== What you are asked to do ==
Quote, please, the line with "Write part 3", the line with "repeat_faces(faces, len(centres), len(dome)))", and every line between them, exactly and with nothing else.

== Record extracts ==
————

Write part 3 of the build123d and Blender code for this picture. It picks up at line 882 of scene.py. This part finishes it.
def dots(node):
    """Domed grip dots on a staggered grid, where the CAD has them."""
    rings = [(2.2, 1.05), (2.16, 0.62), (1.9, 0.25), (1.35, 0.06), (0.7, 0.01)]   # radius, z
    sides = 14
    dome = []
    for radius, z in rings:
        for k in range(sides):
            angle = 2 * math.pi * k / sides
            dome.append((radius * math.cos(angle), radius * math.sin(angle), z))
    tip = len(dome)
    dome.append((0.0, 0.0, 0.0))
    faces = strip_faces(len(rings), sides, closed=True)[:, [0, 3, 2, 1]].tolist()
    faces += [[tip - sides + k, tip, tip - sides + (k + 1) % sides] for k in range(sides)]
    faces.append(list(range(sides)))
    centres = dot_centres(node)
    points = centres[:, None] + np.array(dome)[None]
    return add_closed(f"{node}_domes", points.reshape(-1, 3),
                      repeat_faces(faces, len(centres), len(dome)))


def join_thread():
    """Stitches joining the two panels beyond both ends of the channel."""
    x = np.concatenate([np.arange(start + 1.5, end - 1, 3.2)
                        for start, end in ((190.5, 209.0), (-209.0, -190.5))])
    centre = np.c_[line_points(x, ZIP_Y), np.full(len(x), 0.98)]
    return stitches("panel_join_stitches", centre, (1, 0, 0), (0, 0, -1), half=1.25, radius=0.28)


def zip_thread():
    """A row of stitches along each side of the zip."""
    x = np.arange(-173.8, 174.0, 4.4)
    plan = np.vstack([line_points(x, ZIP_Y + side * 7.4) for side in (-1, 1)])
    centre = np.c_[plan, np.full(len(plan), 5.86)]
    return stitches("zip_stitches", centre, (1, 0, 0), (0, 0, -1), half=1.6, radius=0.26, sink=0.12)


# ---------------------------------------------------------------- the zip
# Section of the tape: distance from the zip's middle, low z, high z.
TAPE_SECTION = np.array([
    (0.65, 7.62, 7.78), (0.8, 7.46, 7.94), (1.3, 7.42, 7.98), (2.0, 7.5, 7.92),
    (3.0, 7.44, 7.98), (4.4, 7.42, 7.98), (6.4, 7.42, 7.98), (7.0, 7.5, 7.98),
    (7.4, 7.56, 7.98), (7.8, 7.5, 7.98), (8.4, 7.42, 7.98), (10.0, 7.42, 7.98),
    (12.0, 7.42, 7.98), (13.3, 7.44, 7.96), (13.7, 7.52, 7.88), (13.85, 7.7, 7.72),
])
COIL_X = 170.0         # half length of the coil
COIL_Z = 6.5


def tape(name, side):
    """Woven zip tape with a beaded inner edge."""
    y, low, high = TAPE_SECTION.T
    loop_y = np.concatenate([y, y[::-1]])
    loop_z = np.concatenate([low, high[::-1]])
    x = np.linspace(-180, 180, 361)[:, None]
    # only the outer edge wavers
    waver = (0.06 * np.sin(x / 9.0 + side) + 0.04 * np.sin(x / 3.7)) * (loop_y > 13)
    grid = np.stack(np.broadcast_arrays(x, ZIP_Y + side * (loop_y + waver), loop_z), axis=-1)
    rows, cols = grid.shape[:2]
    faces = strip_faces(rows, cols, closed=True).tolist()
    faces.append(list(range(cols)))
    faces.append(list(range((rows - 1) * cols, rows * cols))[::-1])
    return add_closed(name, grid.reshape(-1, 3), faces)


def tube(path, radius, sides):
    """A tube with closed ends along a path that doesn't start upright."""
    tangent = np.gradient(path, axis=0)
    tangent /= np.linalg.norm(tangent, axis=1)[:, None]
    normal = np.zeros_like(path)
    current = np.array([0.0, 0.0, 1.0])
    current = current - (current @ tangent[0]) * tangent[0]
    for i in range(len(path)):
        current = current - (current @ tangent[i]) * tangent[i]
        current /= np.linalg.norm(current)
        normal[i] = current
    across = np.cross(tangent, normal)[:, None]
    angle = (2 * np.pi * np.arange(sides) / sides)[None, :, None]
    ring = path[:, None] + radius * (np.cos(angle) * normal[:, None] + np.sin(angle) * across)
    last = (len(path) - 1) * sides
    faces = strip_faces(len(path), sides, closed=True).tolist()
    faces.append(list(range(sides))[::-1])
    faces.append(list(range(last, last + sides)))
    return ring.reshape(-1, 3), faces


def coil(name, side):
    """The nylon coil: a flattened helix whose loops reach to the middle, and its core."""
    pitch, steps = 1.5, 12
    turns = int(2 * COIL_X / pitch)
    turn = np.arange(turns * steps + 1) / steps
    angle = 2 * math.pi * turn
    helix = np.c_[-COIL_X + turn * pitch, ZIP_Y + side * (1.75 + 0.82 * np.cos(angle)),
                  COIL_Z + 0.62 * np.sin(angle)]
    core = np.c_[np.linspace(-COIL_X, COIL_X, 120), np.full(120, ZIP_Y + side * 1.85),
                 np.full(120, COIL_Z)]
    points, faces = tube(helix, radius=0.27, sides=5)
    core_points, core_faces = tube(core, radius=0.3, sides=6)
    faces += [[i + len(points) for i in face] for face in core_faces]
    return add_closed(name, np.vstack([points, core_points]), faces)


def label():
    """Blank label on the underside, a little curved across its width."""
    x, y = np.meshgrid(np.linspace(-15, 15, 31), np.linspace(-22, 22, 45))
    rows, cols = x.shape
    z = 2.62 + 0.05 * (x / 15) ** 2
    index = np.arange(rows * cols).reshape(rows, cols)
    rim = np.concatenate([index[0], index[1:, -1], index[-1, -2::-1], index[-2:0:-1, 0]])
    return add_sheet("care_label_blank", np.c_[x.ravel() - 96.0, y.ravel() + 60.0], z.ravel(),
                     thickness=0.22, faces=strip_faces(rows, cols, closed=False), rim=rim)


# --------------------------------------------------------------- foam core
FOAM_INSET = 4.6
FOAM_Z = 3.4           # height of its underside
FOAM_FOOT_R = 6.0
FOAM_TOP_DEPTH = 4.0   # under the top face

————

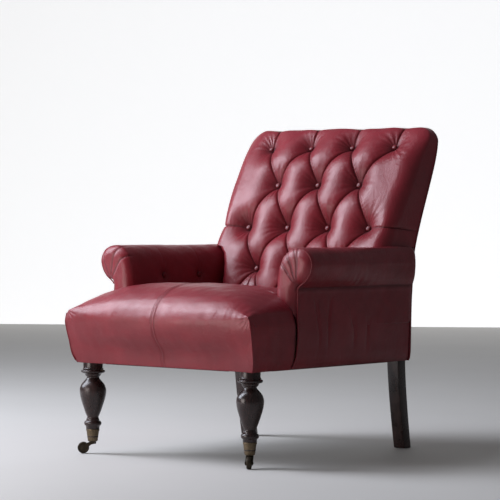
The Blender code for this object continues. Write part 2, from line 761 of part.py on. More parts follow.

————

== Full answer ==
Write part 3 of the build123d and Blender code for this picture. It picks up at line 882 of scene.py. This part finishes it.
def dots(node):
    """Domed grip dots on a staggered grid, where the CAD has them."""
    rings = [(2.2, 1.05), (2.16, 0.62), (1.9, 0.25), (1.35, 0.06), (0.7, 0.01)]   # radius, z
    sides = 14
    dome = []
    for radius, z in rings:
        for k in range(sides):
            angle = 2 * math.pi * k / sides
            dome.append((radius * math.cos(angle), radius * math.sin(angle), z))
    tip = len(dome)
    dome.append((0.0, 0.0, 0.0))
    faces = strip_faces(len(rings), sides, closed=True)[:, [0, 3, 2, 1]].tolist()
    faces += [[tip - sides + k, tip, tip - sides + (k + 1) % sides] for k in range(sides)]
    faces.append(list(range(sides)))
    centres = dot_centres(node)
    points = centres[:, None] + np.array(dome)[None]
    return add_closed(f"{node}_domes", points.reshape(-1, 3),
                      repeat_faces(faces, len(centres), len(dome)))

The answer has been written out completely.